> TASK
Among the entries that follow, the required portion opens with the line containing "The FreeCAD and Blender code for this object continues." and closes with the line containing "floor, soft light". Give that portion again exactly, and nothing else.

## Start GIVEN ENTRIES

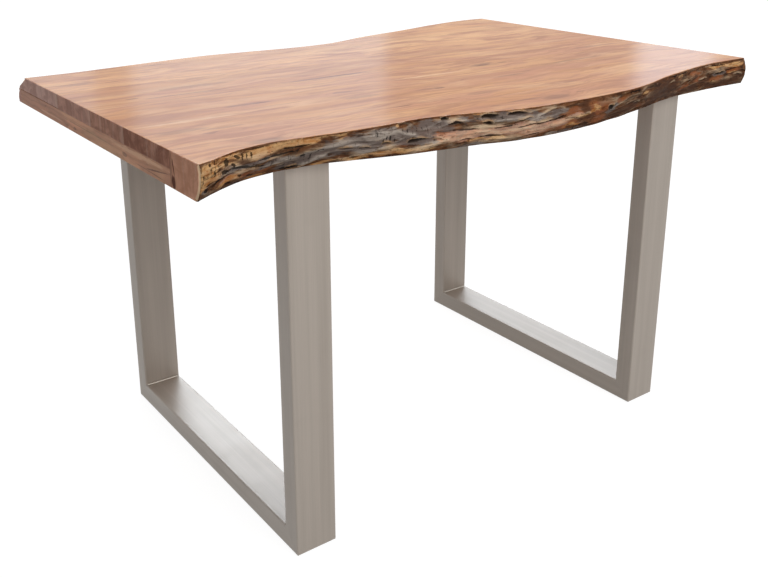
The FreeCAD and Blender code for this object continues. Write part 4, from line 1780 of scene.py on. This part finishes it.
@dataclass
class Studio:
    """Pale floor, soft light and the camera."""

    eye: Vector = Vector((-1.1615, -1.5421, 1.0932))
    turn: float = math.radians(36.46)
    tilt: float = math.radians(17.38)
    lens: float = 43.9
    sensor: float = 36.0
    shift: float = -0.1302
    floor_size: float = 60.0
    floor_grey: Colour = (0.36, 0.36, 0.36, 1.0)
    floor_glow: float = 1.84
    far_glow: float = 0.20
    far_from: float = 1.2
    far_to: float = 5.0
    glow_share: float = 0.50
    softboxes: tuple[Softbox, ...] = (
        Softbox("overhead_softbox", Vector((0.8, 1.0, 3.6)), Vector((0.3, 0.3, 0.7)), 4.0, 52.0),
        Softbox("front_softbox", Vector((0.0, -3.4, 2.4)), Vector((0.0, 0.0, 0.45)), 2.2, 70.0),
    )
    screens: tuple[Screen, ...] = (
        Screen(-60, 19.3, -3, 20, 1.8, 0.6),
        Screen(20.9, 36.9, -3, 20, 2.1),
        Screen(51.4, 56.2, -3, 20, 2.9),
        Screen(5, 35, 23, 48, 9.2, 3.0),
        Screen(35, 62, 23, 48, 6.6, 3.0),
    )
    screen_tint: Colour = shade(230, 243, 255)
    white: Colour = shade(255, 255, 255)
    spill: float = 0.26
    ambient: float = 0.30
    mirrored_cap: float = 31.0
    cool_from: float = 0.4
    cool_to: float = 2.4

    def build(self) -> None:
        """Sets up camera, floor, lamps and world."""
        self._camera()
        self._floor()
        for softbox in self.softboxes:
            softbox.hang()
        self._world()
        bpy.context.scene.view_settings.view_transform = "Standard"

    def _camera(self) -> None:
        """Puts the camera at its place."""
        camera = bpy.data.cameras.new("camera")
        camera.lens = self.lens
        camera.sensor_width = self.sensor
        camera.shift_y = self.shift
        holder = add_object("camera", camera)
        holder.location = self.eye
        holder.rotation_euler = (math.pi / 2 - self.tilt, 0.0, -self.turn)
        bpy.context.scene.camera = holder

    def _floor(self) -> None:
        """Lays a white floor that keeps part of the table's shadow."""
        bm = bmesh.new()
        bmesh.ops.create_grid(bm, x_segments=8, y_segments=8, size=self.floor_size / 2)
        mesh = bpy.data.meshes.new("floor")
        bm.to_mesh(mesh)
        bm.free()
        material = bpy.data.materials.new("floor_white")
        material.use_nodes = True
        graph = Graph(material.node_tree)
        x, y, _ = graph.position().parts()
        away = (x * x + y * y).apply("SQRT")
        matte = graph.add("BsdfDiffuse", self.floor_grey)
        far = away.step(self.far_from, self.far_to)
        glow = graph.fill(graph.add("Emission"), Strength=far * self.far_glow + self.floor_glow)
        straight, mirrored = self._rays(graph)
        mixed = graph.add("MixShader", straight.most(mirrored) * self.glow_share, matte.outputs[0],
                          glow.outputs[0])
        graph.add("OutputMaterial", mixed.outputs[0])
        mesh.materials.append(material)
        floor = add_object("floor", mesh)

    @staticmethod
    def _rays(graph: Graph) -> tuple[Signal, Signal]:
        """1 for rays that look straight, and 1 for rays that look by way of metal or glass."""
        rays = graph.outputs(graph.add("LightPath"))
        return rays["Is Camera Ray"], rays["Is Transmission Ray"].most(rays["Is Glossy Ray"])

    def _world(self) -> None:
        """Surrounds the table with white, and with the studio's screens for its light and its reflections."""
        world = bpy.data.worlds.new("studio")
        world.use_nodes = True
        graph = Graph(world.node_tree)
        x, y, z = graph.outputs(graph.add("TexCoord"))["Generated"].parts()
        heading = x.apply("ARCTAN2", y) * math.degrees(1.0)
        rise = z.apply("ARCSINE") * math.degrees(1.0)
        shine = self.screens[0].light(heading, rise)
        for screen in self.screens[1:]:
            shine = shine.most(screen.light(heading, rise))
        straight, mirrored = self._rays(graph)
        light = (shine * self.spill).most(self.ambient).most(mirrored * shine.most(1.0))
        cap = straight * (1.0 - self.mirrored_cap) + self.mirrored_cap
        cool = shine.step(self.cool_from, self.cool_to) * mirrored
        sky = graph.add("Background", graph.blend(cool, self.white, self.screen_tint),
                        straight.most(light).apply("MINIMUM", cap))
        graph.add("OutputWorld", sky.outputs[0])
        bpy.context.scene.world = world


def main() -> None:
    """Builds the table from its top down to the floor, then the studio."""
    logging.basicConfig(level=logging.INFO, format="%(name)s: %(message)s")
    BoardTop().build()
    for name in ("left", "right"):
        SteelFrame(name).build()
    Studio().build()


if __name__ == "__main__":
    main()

## End GIVEN ENTRIES
## Start GIVEN ENTRIES

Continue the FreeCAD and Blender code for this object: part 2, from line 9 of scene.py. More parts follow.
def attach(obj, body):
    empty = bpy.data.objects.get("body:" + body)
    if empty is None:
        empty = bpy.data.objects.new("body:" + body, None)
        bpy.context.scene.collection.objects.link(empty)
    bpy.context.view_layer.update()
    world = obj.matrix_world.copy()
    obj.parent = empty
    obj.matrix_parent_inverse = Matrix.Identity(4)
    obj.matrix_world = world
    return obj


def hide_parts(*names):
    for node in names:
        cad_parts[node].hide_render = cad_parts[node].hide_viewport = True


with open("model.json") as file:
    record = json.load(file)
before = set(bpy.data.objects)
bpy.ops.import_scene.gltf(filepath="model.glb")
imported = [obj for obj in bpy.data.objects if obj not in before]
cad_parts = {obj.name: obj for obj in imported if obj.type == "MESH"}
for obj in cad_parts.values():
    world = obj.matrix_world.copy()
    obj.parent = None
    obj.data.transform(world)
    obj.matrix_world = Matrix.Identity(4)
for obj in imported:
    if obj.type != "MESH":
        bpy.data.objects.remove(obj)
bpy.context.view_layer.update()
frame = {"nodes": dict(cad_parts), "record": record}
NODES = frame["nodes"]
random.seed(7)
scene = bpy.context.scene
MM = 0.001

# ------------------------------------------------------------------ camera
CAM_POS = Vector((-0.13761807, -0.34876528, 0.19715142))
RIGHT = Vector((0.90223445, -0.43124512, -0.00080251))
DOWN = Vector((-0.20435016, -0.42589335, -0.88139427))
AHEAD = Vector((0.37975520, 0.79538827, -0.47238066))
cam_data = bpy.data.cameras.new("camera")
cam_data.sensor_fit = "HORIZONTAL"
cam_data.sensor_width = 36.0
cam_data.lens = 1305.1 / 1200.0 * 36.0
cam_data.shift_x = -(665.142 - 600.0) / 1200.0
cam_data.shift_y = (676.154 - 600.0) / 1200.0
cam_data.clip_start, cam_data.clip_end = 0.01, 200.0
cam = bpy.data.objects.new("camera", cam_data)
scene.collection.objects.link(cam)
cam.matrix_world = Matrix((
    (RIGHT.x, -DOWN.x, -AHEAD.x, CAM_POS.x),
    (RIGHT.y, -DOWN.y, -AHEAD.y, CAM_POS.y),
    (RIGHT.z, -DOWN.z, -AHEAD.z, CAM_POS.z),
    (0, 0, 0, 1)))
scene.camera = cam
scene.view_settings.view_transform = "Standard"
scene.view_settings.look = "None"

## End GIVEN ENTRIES
## Start GIVEN ENTRIES

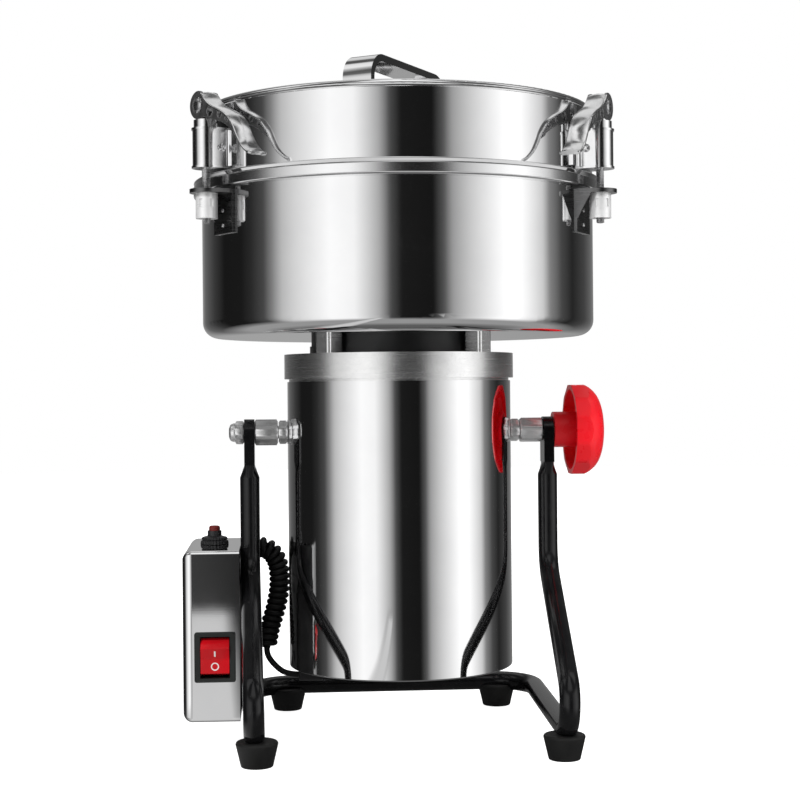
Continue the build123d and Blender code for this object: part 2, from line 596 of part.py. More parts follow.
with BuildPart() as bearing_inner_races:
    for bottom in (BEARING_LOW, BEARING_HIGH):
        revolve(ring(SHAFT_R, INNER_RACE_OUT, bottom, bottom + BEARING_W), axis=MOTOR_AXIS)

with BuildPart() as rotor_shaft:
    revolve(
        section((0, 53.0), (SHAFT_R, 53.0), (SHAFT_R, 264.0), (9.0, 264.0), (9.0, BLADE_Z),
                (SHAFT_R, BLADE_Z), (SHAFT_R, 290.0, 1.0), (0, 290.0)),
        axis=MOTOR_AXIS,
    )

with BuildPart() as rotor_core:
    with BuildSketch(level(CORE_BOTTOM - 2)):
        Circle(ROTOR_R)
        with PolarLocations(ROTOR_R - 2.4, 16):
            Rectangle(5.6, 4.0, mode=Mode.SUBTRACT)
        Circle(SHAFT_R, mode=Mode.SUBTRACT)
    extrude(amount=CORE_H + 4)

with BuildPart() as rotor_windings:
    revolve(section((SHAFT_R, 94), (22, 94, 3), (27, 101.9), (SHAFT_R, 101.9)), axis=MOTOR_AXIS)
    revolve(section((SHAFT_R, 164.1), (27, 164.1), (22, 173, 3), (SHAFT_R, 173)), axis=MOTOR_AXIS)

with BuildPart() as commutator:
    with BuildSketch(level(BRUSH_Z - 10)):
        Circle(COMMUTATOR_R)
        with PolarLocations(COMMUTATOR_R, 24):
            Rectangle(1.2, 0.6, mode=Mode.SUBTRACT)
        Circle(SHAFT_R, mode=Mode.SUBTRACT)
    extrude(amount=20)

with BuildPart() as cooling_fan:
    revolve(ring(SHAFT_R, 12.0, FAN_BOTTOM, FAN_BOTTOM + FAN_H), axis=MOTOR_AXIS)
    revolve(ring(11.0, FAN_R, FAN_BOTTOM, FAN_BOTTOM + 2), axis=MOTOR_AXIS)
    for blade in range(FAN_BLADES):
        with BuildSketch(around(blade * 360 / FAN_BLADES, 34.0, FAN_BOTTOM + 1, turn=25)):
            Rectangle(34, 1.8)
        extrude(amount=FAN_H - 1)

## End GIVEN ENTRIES

> TASK ANSWER
The FreeCAD and Blender code for this object continues. Write part 4, from line 1780 of scene.py on. This part finishes it.
@dataclass
class Studio:
    """Pale floor, soft light and the camera."""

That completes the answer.